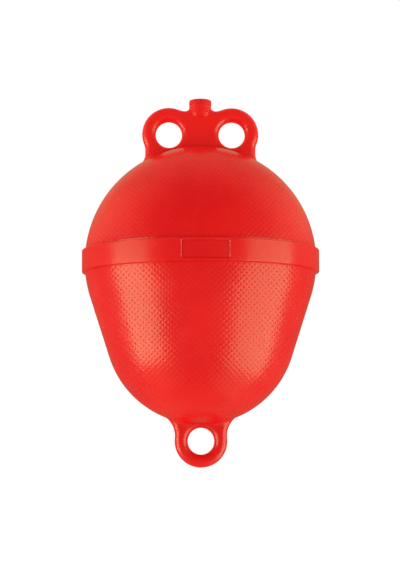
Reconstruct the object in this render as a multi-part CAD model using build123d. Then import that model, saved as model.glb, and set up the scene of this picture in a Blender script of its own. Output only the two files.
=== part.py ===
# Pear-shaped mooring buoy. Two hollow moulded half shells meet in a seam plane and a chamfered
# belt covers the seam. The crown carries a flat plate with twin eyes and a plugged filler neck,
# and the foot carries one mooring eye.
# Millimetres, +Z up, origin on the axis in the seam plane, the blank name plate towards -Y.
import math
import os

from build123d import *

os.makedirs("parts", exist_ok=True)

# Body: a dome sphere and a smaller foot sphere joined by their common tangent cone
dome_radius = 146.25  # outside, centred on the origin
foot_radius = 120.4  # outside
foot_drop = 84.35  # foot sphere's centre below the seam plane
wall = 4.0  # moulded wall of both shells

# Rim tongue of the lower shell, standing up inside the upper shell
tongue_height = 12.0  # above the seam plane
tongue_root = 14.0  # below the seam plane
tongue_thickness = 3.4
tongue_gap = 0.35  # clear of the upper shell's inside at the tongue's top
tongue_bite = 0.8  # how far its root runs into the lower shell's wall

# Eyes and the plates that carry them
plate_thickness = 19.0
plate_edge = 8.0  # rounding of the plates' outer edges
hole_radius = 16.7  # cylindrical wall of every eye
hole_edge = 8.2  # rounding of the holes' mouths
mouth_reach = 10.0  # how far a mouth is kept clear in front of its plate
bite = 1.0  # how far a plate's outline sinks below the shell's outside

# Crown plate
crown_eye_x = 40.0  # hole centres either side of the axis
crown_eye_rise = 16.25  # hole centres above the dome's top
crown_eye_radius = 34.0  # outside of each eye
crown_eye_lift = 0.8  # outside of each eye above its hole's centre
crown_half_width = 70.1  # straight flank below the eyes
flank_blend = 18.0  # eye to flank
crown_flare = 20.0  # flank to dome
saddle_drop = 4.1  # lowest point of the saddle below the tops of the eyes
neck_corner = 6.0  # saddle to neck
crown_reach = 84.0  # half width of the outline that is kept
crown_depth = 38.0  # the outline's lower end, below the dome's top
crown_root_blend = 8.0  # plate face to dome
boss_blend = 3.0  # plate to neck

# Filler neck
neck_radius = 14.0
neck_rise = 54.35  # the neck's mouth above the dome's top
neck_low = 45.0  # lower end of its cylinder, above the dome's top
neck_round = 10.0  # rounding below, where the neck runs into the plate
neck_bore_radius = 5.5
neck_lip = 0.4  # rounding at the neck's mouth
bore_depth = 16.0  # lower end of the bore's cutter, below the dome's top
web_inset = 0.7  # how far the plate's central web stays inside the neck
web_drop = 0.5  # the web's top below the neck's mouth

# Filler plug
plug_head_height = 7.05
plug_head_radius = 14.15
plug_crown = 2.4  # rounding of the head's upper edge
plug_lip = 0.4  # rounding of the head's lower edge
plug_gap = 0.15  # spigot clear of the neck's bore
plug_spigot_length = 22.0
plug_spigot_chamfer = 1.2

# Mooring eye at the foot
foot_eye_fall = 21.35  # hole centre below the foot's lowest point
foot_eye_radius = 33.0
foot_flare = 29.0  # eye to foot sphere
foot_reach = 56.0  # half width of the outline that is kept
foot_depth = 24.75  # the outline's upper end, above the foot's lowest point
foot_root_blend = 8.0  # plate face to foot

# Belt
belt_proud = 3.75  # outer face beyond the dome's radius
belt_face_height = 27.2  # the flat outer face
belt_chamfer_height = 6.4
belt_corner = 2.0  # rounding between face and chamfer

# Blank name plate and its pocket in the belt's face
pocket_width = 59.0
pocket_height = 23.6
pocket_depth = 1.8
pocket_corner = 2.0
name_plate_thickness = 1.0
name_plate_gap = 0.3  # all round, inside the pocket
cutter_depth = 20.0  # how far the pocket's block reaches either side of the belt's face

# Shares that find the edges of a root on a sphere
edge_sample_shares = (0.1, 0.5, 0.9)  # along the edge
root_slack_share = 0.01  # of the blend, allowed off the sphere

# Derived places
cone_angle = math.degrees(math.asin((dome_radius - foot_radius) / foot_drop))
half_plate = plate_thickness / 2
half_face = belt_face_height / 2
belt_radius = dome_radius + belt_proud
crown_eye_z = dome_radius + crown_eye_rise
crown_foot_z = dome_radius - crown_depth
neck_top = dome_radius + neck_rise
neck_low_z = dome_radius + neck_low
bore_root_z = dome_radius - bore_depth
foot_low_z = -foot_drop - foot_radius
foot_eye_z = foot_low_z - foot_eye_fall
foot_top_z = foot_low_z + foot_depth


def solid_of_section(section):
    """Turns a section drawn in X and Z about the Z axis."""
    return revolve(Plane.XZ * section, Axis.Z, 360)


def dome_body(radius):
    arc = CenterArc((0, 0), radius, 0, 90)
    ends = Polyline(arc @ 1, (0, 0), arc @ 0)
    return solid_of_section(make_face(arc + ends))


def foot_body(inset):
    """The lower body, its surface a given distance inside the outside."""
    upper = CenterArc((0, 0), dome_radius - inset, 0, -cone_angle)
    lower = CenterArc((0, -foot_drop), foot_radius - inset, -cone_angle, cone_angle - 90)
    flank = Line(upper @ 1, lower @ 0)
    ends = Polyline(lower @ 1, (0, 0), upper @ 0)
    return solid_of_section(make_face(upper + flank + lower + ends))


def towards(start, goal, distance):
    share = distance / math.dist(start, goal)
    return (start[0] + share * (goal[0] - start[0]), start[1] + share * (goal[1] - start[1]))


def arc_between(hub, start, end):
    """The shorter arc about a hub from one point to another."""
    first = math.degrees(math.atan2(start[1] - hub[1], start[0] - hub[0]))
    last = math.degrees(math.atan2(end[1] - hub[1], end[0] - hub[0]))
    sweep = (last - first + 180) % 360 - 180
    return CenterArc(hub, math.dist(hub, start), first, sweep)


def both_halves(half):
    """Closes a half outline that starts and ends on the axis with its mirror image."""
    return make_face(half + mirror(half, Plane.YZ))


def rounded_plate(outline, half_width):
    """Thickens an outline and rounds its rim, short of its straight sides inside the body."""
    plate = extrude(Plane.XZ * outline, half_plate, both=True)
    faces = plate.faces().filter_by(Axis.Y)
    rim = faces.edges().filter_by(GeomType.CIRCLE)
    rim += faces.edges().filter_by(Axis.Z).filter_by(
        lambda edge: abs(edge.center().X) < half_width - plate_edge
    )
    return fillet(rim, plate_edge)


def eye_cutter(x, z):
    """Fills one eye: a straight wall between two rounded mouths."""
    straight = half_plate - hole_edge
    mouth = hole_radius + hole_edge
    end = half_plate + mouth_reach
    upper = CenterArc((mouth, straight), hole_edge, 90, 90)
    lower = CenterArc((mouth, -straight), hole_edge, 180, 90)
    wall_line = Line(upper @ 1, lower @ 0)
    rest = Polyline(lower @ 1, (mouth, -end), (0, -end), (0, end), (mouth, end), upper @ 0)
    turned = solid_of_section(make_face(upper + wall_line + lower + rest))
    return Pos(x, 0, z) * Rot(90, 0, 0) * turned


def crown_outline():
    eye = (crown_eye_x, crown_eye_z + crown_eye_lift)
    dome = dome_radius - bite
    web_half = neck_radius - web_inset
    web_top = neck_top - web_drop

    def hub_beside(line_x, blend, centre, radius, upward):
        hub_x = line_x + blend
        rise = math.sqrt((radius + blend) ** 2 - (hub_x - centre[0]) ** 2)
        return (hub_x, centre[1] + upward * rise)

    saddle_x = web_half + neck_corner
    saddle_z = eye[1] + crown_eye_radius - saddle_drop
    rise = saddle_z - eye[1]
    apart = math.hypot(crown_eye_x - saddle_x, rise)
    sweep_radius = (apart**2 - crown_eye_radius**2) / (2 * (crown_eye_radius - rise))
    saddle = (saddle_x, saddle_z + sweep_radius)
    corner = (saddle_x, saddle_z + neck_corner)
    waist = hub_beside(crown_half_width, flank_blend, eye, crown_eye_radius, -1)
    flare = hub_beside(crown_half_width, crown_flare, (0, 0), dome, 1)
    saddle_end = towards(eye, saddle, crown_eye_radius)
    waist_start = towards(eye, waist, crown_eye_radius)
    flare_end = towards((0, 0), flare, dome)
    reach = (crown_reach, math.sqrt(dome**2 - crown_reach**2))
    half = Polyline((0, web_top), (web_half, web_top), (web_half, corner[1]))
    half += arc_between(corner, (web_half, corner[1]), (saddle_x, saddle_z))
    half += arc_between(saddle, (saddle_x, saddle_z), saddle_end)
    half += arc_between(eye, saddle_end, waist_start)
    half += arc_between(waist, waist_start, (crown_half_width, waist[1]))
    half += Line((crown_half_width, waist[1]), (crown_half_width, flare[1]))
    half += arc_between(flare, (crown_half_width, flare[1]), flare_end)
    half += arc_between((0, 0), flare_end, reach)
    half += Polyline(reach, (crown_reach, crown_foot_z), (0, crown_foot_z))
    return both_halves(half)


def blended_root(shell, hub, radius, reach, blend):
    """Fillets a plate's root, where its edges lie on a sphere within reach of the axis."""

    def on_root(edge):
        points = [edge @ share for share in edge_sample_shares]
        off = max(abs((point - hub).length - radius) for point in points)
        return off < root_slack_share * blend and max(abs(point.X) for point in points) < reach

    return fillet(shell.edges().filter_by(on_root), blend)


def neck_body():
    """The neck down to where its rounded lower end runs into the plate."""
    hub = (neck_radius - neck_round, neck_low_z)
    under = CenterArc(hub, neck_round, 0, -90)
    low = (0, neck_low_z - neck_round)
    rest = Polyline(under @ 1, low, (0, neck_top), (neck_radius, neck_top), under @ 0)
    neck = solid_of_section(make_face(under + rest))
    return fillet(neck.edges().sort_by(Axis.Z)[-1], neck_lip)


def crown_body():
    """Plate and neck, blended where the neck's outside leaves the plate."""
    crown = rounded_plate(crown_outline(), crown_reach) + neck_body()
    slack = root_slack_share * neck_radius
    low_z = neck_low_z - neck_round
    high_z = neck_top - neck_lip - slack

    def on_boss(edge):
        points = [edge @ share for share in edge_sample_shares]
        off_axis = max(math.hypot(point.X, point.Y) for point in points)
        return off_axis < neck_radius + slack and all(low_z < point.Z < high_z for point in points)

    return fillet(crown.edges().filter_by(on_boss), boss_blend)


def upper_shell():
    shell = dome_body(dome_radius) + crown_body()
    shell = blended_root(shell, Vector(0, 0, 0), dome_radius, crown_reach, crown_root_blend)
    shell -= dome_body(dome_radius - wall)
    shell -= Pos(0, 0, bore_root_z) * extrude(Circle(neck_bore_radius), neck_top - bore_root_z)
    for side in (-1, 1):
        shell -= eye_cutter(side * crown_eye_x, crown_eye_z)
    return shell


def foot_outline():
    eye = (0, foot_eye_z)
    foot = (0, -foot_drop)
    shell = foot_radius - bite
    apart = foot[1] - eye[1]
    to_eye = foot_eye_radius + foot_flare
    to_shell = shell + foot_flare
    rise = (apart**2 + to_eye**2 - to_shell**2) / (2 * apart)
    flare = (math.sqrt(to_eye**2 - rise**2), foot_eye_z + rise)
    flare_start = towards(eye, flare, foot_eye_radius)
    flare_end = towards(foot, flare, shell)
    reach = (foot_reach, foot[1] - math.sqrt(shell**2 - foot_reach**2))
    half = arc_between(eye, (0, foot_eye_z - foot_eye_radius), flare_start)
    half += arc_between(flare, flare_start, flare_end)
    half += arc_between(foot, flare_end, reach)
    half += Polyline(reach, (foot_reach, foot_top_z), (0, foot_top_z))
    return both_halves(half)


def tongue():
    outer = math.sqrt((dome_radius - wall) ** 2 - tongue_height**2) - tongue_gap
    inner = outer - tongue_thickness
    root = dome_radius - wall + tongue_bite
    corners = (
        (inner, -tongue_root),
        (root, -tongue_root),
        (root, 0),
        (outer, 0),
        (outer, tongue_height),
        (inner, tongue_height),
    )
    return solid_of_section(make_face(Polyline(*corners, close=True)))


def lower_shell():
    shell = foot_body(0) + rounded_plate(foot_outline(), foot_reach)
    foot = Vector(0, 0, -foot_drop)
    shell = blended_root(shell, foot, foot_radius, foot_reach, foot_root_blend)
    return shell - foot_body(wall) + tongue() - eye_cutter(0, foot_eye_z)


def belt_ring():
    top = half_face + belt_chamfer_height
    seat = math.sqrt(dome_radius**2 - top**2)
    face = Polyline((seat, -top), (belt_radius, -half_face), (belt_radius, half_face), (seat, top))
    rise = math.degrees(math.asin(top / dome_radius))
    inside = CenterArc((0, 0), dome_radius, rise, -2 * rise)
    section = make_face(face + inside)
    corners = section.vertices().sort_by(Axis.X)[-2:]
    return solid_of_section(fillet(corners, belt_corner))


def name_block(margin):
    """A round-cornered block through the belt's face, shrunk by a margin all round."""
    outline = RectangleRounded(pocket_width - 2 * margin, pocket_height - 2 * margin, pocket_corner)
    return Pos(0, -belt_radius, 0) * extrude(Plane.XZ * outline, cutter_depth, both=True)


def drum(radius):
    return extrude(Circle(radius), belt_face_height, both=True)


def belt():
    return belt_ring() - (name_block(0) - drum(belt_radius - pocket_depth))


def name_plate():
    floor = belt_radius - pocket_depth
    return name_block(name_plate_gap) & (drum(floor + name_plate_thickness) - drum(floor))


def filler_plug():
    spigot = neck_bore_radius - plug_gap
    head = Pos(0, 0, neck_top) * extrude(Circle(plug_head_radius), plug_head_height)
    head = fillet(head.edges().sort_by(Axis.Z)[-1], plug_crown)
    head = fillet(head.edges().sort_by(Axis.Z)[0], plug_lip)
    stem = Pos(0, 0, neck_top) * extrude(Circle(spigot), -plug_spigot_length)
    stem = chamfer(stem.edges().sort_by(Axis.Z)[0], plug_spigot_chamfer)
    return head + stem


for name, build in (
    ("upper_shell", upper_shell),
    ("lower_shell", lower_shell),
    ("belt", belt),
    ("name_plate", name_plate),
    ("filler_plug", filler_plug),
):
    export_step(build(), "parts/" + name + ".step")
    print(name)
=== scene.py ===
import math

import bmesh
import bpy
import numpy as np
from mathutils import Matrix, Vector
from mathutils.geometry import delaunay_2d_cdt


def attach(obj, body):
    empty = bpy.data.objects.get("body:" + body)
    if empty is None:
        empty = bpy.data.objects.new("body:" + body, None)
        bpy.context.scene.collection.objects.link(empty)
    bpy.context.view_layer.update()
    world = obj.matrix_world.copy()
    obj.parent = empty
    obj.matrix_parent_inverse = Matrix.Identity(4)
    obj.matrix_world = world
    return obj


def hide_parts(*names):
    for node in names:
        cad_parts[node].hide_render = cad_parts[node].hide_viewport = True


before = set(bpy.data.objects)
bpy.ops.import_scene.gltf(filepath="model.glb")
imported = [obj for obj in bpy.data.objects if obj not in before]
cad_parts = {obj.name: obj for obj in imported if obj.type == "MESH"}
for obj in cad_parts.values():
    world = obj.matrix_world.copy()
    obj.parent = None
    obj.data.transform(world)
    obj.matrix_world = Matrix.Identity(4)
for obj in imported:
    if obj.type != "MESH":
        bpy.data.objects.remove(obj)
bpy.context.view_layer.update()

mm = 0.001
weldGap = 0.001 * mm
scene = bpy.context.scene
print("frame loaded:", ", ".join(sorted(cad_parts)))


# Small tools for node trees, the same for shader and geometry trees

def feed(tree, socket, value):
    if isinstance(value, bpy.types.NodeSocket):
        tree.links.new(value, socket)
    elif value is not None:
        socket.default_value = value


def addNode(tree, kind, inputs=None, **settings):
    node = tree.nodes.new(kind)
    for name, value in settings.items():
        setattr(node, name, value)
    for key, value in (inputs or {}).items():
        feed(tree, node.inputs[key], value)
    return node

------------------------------

--- Your instructions ---
Everything from the line that contains "for name, build" to the line that contains "# Small tools" must be transcribed exactly, both end lines included.

--- Expected answer ---
for name, build in (
    ("upper_shell", upper_shell),
    ("lower_shell", lower_shell),
    ("belt", belt),
    ("name_plate", name_plate),
    ("filler_plug", filler_plug),
):
    export_step(build(), "parts/" + name + ".step")
    print(name)
=== scene.py ===
import math

import bmesh
import bpy
import numpy as np
from mathutils import Matrix, Vector
from mathutils.geometry import delaunay_2d_cdt


def attach(obj, body):
    empty = bpy.data.objects.get("body:" + body)
    if empty is None:
        empty = bpy.data.objects.new("body:" + body, None)
        bpy.context.scene.collection.objects.link(empty)
    bpy.context.view_layer.update()
    world = obj.matrix_world.copy()
    obj.parent = empty
    obj.matrix_parent_inverse = Matrix.Identity(4)
    obj.matrix_world = world
    return obj


def hide_parts(*names):
    for node in names:
        cad_parts[node].hide_render = cad_parts[node].hide_viewport = True


before = set(bpy.data.objects)
bpy.ops.import_scene.gltf(filepath="model.glb")
imported = [obj for obj in bpy.data.objects if obj not in before]
cad_parts = {obj.name: obj for obj in imported if obj.type == "MESH"}
for obj in cad_parts.values():
    world = obj.matrix_world.copy()
    obj.parent = None
    obj.data.transform(world)
    obj.matrix_world = Matrix.Identity(4)
for obj in imported:
    if obj.type != "MESH":
        bpy.data.objects.remove(obj)
bpy.context.view_layer.update()

mm = 0.001
weldGap = 0.001 * mm
scene = bpy.context.scene
print("frame loaded:", ", ".join(sorted(cad_parts)))


# Small tools for node trees, the same for shader and geometry trees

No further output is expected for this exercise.